More often than not, this desire has largely been frustrated by a failure of institutions and the interference by individuals and the State. The failure to meet the general desire for free, fair, transparent and credible elections has left deep wounds in the soul of our nation.
Kenyans are yet to fully recover from the effects of the bungled 2007 elections. Only last week, ten years later, the President was compensating Internally Displaced Persons in Kisii. And there are many more elsewhere waiting to be considered.
Thousands of our people live with the fact that they lost family members, forever, in very grim circumstances in the 2007 chaos and no amount of money, land or houses given as compensation will ever fill the void created. Fifty four years after independence, a resolution by Kenya to ensure elections where all players abide by the rules is long overdue.
As I have said elsewhere, the Independent Electoral and Boundaries Commission as presently constituted, particularly at the level of commissioners, has been more responsive to stakeholders than the previous one.
But that is not a good enough standard. It is a case of comparing the worst and the good. There is serious room for improvement, although time is quickly running out. As we hope, pray and cross our fingers for free, fair and credible elections, we have seen a worrying inability by the IEBC enforce the Electoral Code of Conduct.
We have seen the government using its record in office and public funded projects as campaign tools for Jubilee. We have seen Cabinet Secretaries and Principal Secretaries, who are paid by tax-payers, deployed to campaign for the Jubilee Party. We have seen reports of public institutions being asked to channel public funds into Jubilee campaigns.
We have seen the Interior Ministry usurp the roles of IEBC and turn itself into a referee in the upcoming elections.
The IEBC has remained silent in the middle of all these. That is worrying indeed. It is not a way to build faith that the elections will be free, fair and credible and that all players will be subjected to similar treatment under the law. Our elections are in peril when incumbents arrogate to themselves the role of referees in a match in which they are also players. As we have observed before, all our multiparty elections with an incumbent president defending his seat have been marked by violence.
We saw it in our first multiparty elections when violence erupted in parts of the Rift Valley killing hundreds and displacing thousands.
We saw it in 1997 in Bombolulu attacks in the Coast.
We saw it in 2007 when the entire country erupted in an orgy of violence that took Kenya to the precipice. In all these three instances, the incumbents were determined to subvert the will of the people and to use State resources to frustrate and perpetuate themselves in power against popular will.
The pattern begins with the electoral body allowing incumbents to usurp its role and turn themselves into referees in matches they are playing in. This pattern has begun again. The IEBC must nip it in the bud now before it leads us to the abyss in August. Credible elections are about processes. They are about registration of voters, access to polling stations, casting and counting of ballot and declaration of results.

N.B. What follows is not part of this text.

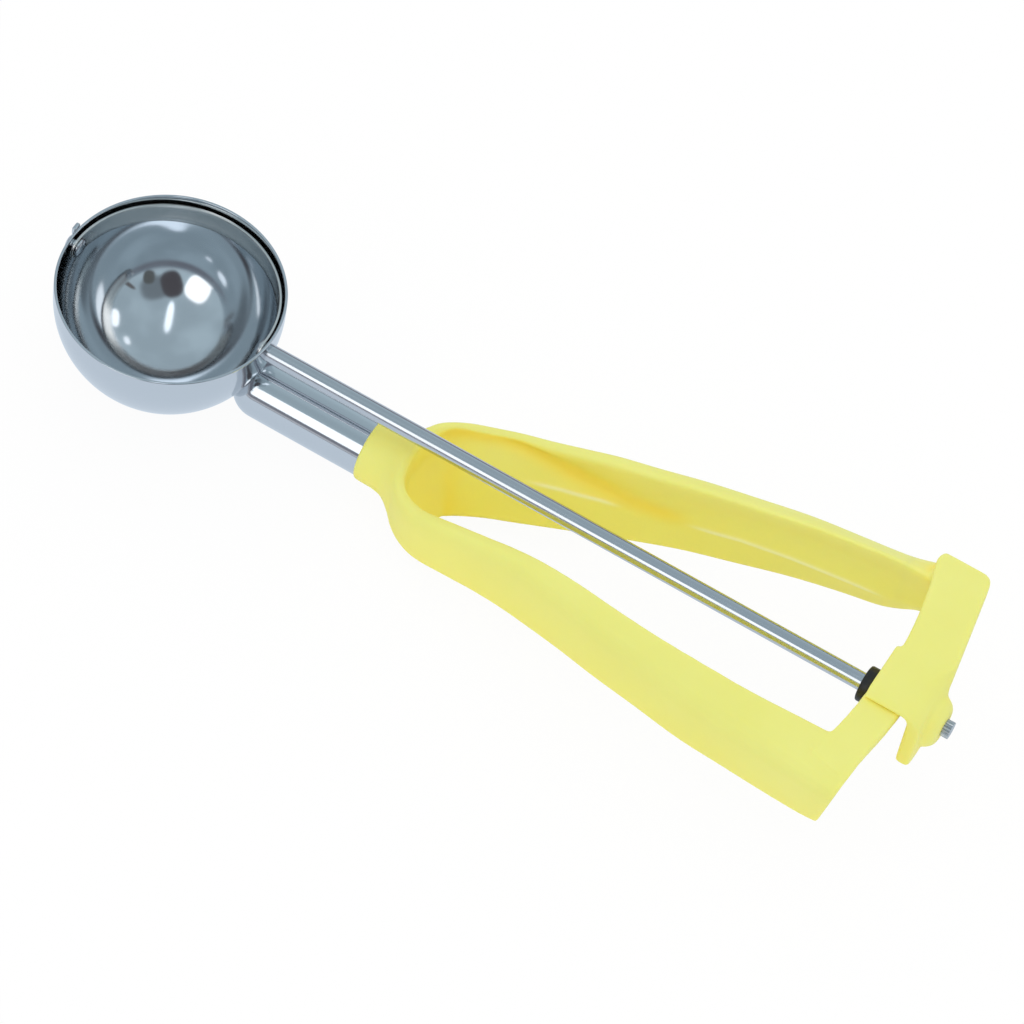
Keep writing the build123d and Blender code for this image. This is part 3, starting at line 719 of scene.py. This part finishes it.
# ------------------------------------------------------------------ riding
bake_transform(handle)
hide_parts("handle_back_arm", "handle_front_arm")
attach(rack, "front_lever")
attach(housing, "frame")
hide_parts("gear_housing")
for ob, body, node, slot in (
    (bowl, "frame", "bowl", "polished_steel"),
    (tube, "frame", "shank_tube", "polished_steel"),
    (pivot, "frame", "pivot_rivet", "polished_steel"),
    (rod, "gear_rod", "rod", "drawn_steel"),
    (ring, "gear_rod", "thrust_ring", "black_plastic"),
    (blade, "gear_rod", "blade", "polished_steel"),
    (blade_rivet, "gear_rod", "blade_rivet", "drawn_steel"),
):
    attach(ob, body)
    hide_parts(node)

# ------------------------------------------------------------------ shader nodes


def is_socket(value):
    """Whether a value comes from another node."""
    return isinstance(value, bpy.types.NodeSocket)


def add_node(tree, kind, inputs, **settings):
    """A shader node. Its inputs, by name or place, are values or other nodes' outputs."""
    node = tree.nodes.new("ShaderNode" + kind)
    for name, value in settings.items():
        setattr(node, name, value)
    for key, value in inputs.items():
        if is_socket(value):
            tree.links.new(value, node.inputs[key])
        else:
            node.inputs[key].default_value = value
    return node


def calculate(tree, operation, a, b):
    """A number worked out from two others."""
    return add_node(tree, "Math", {0: a, 1: b}, operation=operation).outputs[0]


def noise(tree, where, scale, detail=2.0):
    """Soft noise between 0 and 1."""
    return add_node(tree, "TexNoise", {"Vector": where, "Scale": scale, "Detail": detail}).outputs["Fac"]


def map_range(tree, value, start, end, low=0.0, high=1.0, interpolation="LINEAR"):
    """A value moved from one range to another."""
    inputs = {"Value": value, "From Min": start, "From Max": end, "To Min": low, "To Max": high}
    return add_node(tree, "MapRange", inputs, interpolation_type=interpolation).outputs["Result"]


def soft_step(tree, value, start, end):
    """0 before the start and 1 after the end, with a smooth rise between them."""
    return map_range(tree, value, start, end, interpolation="SMOOTHSTEP")


def mix_colour(tree, factor, a, b):
    """A colour between two colours."""
    a, b = (colour if is_socket(colour) else (*colour, 1) for colour in (a, b))
    return add_node(tree, "Mix", {"Factor": factor, "A": a, "B": b}, data_type="RGBA").outputs["Result"]


# ------------------------------------------------------------------ materials
Finish = namedtuple("Finish", "name colour metallic grain grain_strength grain_depth wear smoothest roughest")
YELLOW = Finish("yellow_polypropylene", (0.75, 0.76, 0.225), 0.0, 2200.0, 0.08, 0.00002, 90.0, 0.46, 0.56)
POLISHED = Finish("polished_stainless", (0.64, 0.67, 0.70), 1.0, 900.0, 0.012, 0.00001, 60.0, 0.06, 0.13)
SPRING = Finish("spring_steel_strip", (0.76, 0.75, 0.72), 1.0, 1100.0, 0.05, 0.00001, 80.0, 0.18, 0.30)
DRAWN = Finish("drawn_steel_rod", (0.60, 0.62, 0.65), 1.0, 1500.0, 0.03, 0.00001, 120.0, 0.10, 0.2)
BLACK = Finish("black_nylon", (0.012, 0.012, 0.012), 0.0, 1800.0, 0.08, 0.00002, 200.0, 0.38, 0.52)
ZINC = Finish("cast_zinc", (0.50, 0.53, 0.55), 1.0, 1600.0, 0.15, 0.00003, 300.0, 0.28, 0.45)

# Yellow: soft patches of two shades, plus painted shade: ambient occlusion paints deep hollows and creases a
# warmer orange, standing in for the shade and bounced yellow light inside them.
SECOND_YELLOW = (0.73, 0.735, 0.195)
PATCH_SCALE = 40.0
HOLLOW_PAINTED_SHADE, HOLLOW_REACH, HOLLOW_RANGE = (0.97, 0.88, 0.185), 0.05, (0.3, 0.95)
CREASE_PAINTED_SHADE, CREASE_REACH, CREASE_RANGE = (0.96, 0.76, 0.09), 0.012, (0.45, 0.95)
# Attributes that press_lines leaves on the skin: name, strength and colour. The valley's orange is painted
# shade in the valley, and the pale yellow along the mould lines is a painted highlight.
LINE_PAINTED_SHADE_AND_HIGHLIGHT = (("valley", 0.65, (0.95, 0.73, 0.08)), ("painted_line_highlight", 0.8, (0.90, 0.88, 0.50)))
NOISE_SPREAD = (0.3, 0.7)


def material(finish):
    """A material with fine grain in its bump and soft wear in its roughness."""
    made = bpy.data.materials.new(finish.name)
    made.use_nodes = True
    tree = made.node_tree
    shader = tree.nodes["Principled BSDF"]
    shader.inputs["Base Color"].default_value = (*finish.colour, 1)
    shader.inputs["Metallic"].default_value = finish.metallic
    where = add_node(tree, "TexCoord", {}).outputs["Object"]
    grain = noise(tree, where, finish.grain, 3.0)
    depth = {"Strength": finish.grain_strength, "Distance": finish.grain_depth, "Height": grain}
    tree.links.new(add_node(tree, "Bump", depth).outputs["Normal"], shader.inputs["Normal"])
    wear = noise(tree, where, finish.wear, 4.0)
    wear = map_range(tree, wear, *NOISE_SPREAD, finish.smoothest, finish.roughest)
    tree.links.new(wear, shader.inputs["Roughness"])
    return made


def yellow_plastic():
    """The moulded yellow, a little translucent, with painted shade in hollows, creases and the valley and a
    painted highlight along the mould lines.
    """
    made = material(YELLOW)
    tree = made.node_tree
    shader = tree.nodes["Principled BSDF"]
    where = add_node(tree, "TexCoord", {}).outputs["Object"]
    patches = map_range(tree, noise(tree, where, PATCH_SCALE, 4.0), *NOISE_SPREAD)
    skin = mix_colour(tree, patches, YELLOW.colour, SECOND_YELLOW)
    # Painted shade: the hollow and crease colours are mixed in where ambient occlusion finds the skin shut
    # in.
    for colour, reach, limits, own_mesh in (
        (HOLLOW_PAINTED_SHADE, HOLLOW_REACH, HOLLOW_RANGE, False),
        (CREASE_PAINTED_SHADE, CREASE_REACH, CREASE_RANGE, True),
    ):
        shade = add_node(tree, "AmbientOcclusion", {"Distance": reach}, samples=8, only_local=own_mesh)
        skin = mix_colour(tree, map_range(tree, shade.outputs["AO"], *limits), colour, skin)
    # Painted shade in the valley and a painted highlight along the mould lines, weighted by press_lines'
    # attributes.
    for name, strength, colour in LINE_PAINTED_SHADE_AND_HIGHLIGHT:
        weight = add_node(tree, "Attribute", {}, attribute_name=name).outputs["Fac"]
        skin = mix_colour(tree, calculate(tree, "MULTIPLY", weight, strength), skin, colour)
    tree.links.new(skin, shader.inputs["Base Color"])
    shader.inputs["Specular IOR Level"].default_value = 0.25
    shader.inputs["Subsurface Weight"].default_value = 0.3
    shader.inputs["Subsurface Radius"].default_value = (1.0, 0.75, 0.25)
    shader.inputs["Subsurface Scale"].default_value = 0.002
    return made


def dress(mat, *pieces):
    """Give pieces one material."""
    for piece in pieces:
        piece.data.materials.clear()
        piece.data.materials.append(mat)


dress(yellow_plastic(), handle, housing, rack)
dress(material(POLISHED), bowl, tube, pivot)
dress(material(SPRING), blade)
dress(material(DRAWN), rod, blade_rivet)
dress(material(BLACK), ring)
zinc = material(ZINC)
for material_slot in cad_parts["pinion"].material_slots:
    material_slot.material = zinc

# ------------------------------------------------------------------ floor
FLOOR_HALF = 1500
FLOOR_Z = -28
# What polished metal sees of the floor: a bright sheet near the scoop that darkens outwards.
NEAR_SHEET, FAR_SHEET = (0.70, 0.79, 0.89), (0.17, 0.18, 0.20)
SHEET_START, SHEET_END = 0.25, 0.75
GLOW = 0.94


def pale_floor():
    """The floor's material: it takes shadows, and looks white to the camera."""
    made = bpy.data.materials.new("pale_floor")
    made.use_nodes = True
    tree = made.node_tree
    shader = tree.nodes["Principled BSDF"]
    shader.inputs["Base Color"].default_value = (0.9, 0.9, 0.9, 1)
    shader.inputs["Roughness"].default_value = 0.9
    rays = add_node(tree, "LightPath", {}).outputs
    where = add_node(tree, "TexCoord", {}).outputs["Object"]
    away = add_node(tree, "VectorMath", {0: where}, operation="LENGTH").outputs["Value"]
    sheet = mix_colour(tree, soft_step(tree, away, SHEET_START, SHEET_END), NEAR_SHEET, FAR_SHEET)
    glow = add_node(tree, "Emission", {"Color": mix_colour(tree, rays["Is Camera Ray"], sheet, (1, 1, 1))})
    shown = calculate(tree, "MAXIMUM", rays["Is Camera Ray"], rays["Is Glossy Ray"])
    share = calculate(tree, "MULTIPLY", shown, GLOW)
    both = add_node(tree, "MixShader", {0: share, 1: shader.outputs[0], 2: glow.outputs[0]})
    tree.links.new(both.outputs[0], tree.nodes["Material Output"].inputs["Surface"])
    return made


floor_corners = [(x * FLOOR_HALF, y * FLOOR_HALF, FLOOR_Z) for x, y in ((-1, -1), (1, -1), (1, 1), (-1, 1))]
floor = mesh_object("floor", floor_corners, [(0, 1, 2, 3)], smooth=False)
dress(pale_floor(), floor)

# ------------------------------------------------------------------ world
# Studio cards that the steel reflects. Each is a rounded patch of the world, given in degrees by
# where it stands seen from the scoop, its half sizes, its turn and the softness of its edge.
Card = namedtuple("Card", "elevation azimuth half_wide half_high turn soft colour")
CARDS = [
    Card(43, -40, 15, 12, 0, 0.6, (0.20, 0.24, 0.27)),
    Card(36, -97, 13, 13, 0, 0.25, (1.7, 1.75, 1.8)),
    Card(21, -107, 7, 6, 0, 0.4, (1.6, 1.65, 1.7)),
    Card(74, -67, 3.6, 16, 0, 0.5, (1.6, 1.75, 1.9)),
    Card(37, 31, 8, 5, 10, 0.4, (1.6, 1.7, 1.8)),
    Card(49, 57, 4, 3, 0, 0.4, (1.3, 1.4, 1.5)),
    Card(40, -63, 11, 14, 20, 0.35, (0.09, 0.085, 0.095)),
    Card(31, -35, 6, 7, -20, 0.3, (0.12, 0.13, 0.13)),
    Card(26, -8, 2, 12, 25, 0.4, (0.14, 0.13, 0.13)),
]
CARD_SQUARENESS = 2.6
DIM_ROOM, BRIGHT_ROOM = (0.40, 0.50, 0.56), (0.50, 0.62, 0.69)
LOW_BAND, LOW_BAND_EDGE = (0.25, 0.26, 0.30), (0.33, 0.46)
HORIZON, HORIZON_EDGE = (0.62, 0.63, 0.68), (0.02, 0.14)
SOFT_LIGHT = (1.08, 1.08, 1.08)


def toward(tree, looking, axis):
    """How far the ray's direction points along an axis."""
    return add_node(tree, "VectorMath", {0: looking, 1: axis}, operation="DOT_PRODUCT").outputs["Value"]


def card_mask(tree, looking, card):
    """1 inside a card's rounded outline, 0 outside."""
    e, a, t = (math.radians(v) for v in (card.elevation, card.azimuth, card.turn))
    centre = Vector((math.cos(e) * math.cos(a), math.cos(e) * math.sin(a), math.sin(e)))
    level = Vector((-math.sin(a), math.cos(a), 0.0))
    upright = centre.cross(level)
    wide = math.cos(t) * level + math.sin(t) * upright
    high = math.cos(t) * upright - math.sin(t) * level
    reach = 0.0
    for axis, half in ((wide, card.half_wide), (high, card.half_high)):
        off = calculate(tree, "ABSOLUTE", toward(tree, looking, axis / math.sin(math.radians(half))), 0.0)
        reach = calculate(tree, "ADD", calculate(tree, "POWER", off, CARD_SQUARENESS), reach)
    inside = calculate(tree, "SUBTRACT", 1.0, soft_step(tree, reach, 1.0 - card.soft, 1.0 + card.soft))
    in_front = soft_step(tree, toward(tree, looking, centre), 0.0, 0.05)
    return calculate(tree, "MULTIPLY", in_front, inside)


def studio():
    """The world: plain soft light, white to the camera, and a room with cards in reflections."""
    world = bpy.data.worlds.new("studio")
    world.use_nodes = True
    tree = world.node_tree
    looking = add_node(tree, "TexCoord", {}).outputs["Generated"]
    height = toward(tree, looking, (0, 0, 1))
    room = mix_colour(tree, soft_step(tree, noise(tree, looking, 1.6), 0.35, 0.65), DIM_ROOM, BRIGHT_ROOM)
    room = mix_colour(tree, soft_step(tree, height, *LOW_BAND_EDGE), LOW_BAND, room)
    room = mix_colour(tree, soft_step(tree, height, *HORIZON_EDGE), HORIZON, room)
    for card in CARDS:
        room = mix_colour(tree, card_mask(tree, looking, card), room, card.colour)
    rays = add_node(tree, "LightPath", {}).outputs
    seen = mix_colour(tree, rays["Is Glossy Ray"], SOFT_LIGHT, room)
    seen = mix_colour(tree, rays["Is Camera Ray"], seen, (1, 1, 1))
    tree.links.new(seen, tree.nodes["Background"].inputs["Color"])
    return world


# ------------------------------------------------------------------ lamp and camera
LAMP_PLACE, LAMP_TARGET = Vector((0.2, -0.1, 1.0)), Vector((0.1, 0, 0))
LAMP_SIZE, LAMP_POWER = 0.6, 0.5

# The photograph's camera, in metres and unit vectors, and its focal length in pixels.
CAMERA_PLACE = Vector((0.352266, -0.679458, 1.056757))
CAMERA_RIGHT = Vector((0.856634, 0.502998, 0.114769))
CAMERA_AHEAD = Vector((-0.198552, 0.526731, -0.826518))
FOCAL_PIXELS = 5472.57
PHOTO_PIXELS = 1024
SENSOR_WIDTH = 36


def key_lamp():
    """A large soft lamp overhead, which the steel doesn't reflect."""
    light = bpy.data.lights.new("key_soft", "AREA")
    light.energy = LAMP_POWER
    light.size = LAMP_SIZE
    lamp = bpy.data.objects.new("key_soft", light)
    bpy.context.scene.collection.objects.link(lamp)
    lamp.location = LAMP_PLACE
    lamp.rotation_euler = (LAMP_TARGET - LAMP_PLACE).to_track_quat("-Z", "Y").to_euler()
    lamp.visible_glossy = False


def photo_camera():
    """The camera that sees the scoop as the photograph does."""
    data = bpy.data.cameras.new("camera")
    data.sensor_width = SENSOR_WIDTH
    data.lens = FOCAL_PIXELS * SENSOR_WIDTH / PHOTO_PIXELS
    data.clip_start = 0.05
    data.clip_end = 10
    camera = bpy.data.objects.new("camera", data)
    bpy.context.scene.collection.objects.link(camera)
    up = CAMERA_RIGHT.cross(CAMERA_AHEAD)
    turn = Matrix((CAMERA_RIGHT, up, -CAMERA_AHEAD)).transposed()
    camera.matrix_world = Matrix.Translation(CAMERA_PLACE) @ turn.to_4x4()
    return camera


key_lamp()
scene = bpy.context.scene
scene.world = studio()
scene.camera = photo_camera()
scene.view_settings.view_transform = "Standard"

All these processes need to be credible, trustworthy, consultative and inclusive. In this election, the concerns of the Opposition have been ignored in one of the most critical aspects of these stages and that is the printing of ballot papers. We are also deeply concerned about the determination of the IEBC to change the law regarding declaration of presidential results. We recognize that the courts are currently seized of this matter and we trust that justice will be done.
As law abiding citizens, we went to court to quash the decision of the IEBC to award the tender for the supply and delivery of ballot papers for elections, election result declaration forms and poll registers to Al Ghurair Print and Publishing Company Limited of Dubai.

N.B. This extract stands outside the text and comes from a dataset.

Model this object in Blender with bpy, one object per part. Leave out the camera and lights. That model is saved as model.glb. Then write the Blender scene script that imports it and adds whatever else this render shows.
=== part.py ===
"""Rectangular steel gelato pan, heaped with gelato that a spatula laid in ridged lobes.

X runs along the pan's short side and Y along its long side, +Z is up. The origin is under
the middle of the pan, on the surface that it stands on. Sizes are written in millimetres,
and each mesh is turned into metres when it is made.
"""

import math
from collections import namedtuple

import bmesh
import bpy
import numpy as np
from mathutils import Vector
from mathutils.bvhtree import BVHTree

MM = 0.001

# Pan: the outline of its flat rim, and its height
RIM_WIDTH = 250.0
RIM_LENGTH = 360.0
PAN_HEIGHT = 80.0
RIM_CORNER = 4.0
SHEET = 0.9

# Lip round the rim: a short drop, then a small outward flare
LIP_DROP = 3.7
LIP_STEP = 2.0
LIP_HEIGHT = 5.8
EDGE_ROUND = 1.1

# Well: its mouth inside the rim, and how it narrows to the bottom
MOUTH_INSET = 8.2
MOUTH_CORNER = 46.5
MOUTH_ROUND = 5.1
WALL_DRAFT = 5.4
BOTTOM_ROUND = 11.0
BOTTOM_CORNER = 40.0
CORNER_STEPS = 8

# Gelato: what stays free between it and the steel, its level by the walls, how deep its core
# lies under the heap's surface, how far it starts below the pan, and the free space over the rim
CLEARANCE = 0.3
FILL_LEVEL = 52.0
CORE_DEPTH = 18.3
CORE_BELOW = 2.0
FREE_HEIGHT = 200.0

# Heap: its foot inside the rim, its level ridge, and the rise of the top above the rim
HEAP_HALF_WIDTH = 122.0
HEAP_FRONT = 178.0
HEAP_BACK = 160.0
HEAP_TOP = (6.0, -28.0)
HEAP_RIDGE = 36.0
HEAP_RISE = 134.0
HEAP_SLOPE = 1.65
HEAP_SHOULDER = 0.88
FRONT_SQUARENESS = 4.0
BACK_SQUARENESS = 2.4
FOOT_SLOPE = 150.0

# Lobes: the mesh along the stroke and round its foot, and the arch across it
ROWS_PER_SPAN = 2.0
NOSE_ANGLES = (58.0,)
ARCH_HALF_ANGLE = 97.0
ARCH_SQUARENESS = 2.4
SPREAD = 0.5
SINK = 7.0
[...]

We raised several grounds, among them the fact that the IEBC had acted unlawfully and illegally and in contravention of the Election Laws (Amendment) Act 2016 with particular regard to the integrated electronic electoral system that enables biometric voter registration, electronic voter identification and electronic transmission of results.
We said the poll registers ordered by the IEBC would not satisfy the conditions needed for the audit of register to verify the accuracy thereof, updating the register and for the verification of biometric data and eventually the publication of the Register of Voters on line.
We said the specification of result declaration forms as awarded was not in conformity with the prescribed form of tabulated results of an election for the President from a polling station to the constituency tallying centre and to the national tallying centre as envisaged and contemplated by our revised election laws. In February this year, the High Court ruled in our favour and held that the tender had failed to comply with the Election laws. The courts said it was unreasonable for IEBC to proceed with the award of tender without taking into account the new regulations.
Three days ago, the IEBC ignored our concerns and the findings of the Court and re-awarded the tender to Al Ghurair Printing and Publishing Company. This development is ill-advised and unfortunate. It casts a dark shadow which could have been avoided over the credibility of the August elections. There appears to have been a clear determination by the IEBC to award this tender to the Dubai-based firm no matter what.
In our court case, we said IEBC had acted in bad faith in awarding this contract to Al Ghurair. The re-award confirms this bad faith. It would appear that the decisions to award the contract to the Dubai firm was arrived at years ago, and all that has gone on these recent months were mere motions.
Information currently in our possession indicate that the firm has long had contacts with senior Jubilee officials for at least three years. Owners of this firm hosted senior Jubilee officials in Dubai in February last year during which the ballot printing tender was discussed.
Officials of the firm were in Kenya in October 2016 as head of the business delegation brought by the Dubai Chamber of Commerce during which trip they held further talks on this contract with Jubilee officials. That how IEBC became hell bent on delivering the printing tender to Al Gharair.
The Opposition was never involved in these improper contacts. Full disclosure would also reveal that this firm has local franchise holders who hold known partisan political positions in the contest ahead. All these have never been disclosed. As NASA, our stand remains that the involvement of this firm in this elections bodes ill and compromises credibility of the upcoming elections.
It is not too late for the IEBC to do the right thing for the sake of the country and we demand that IEBC does the right thing. I wish the people of Kenya a truly free fair and credible electoral process.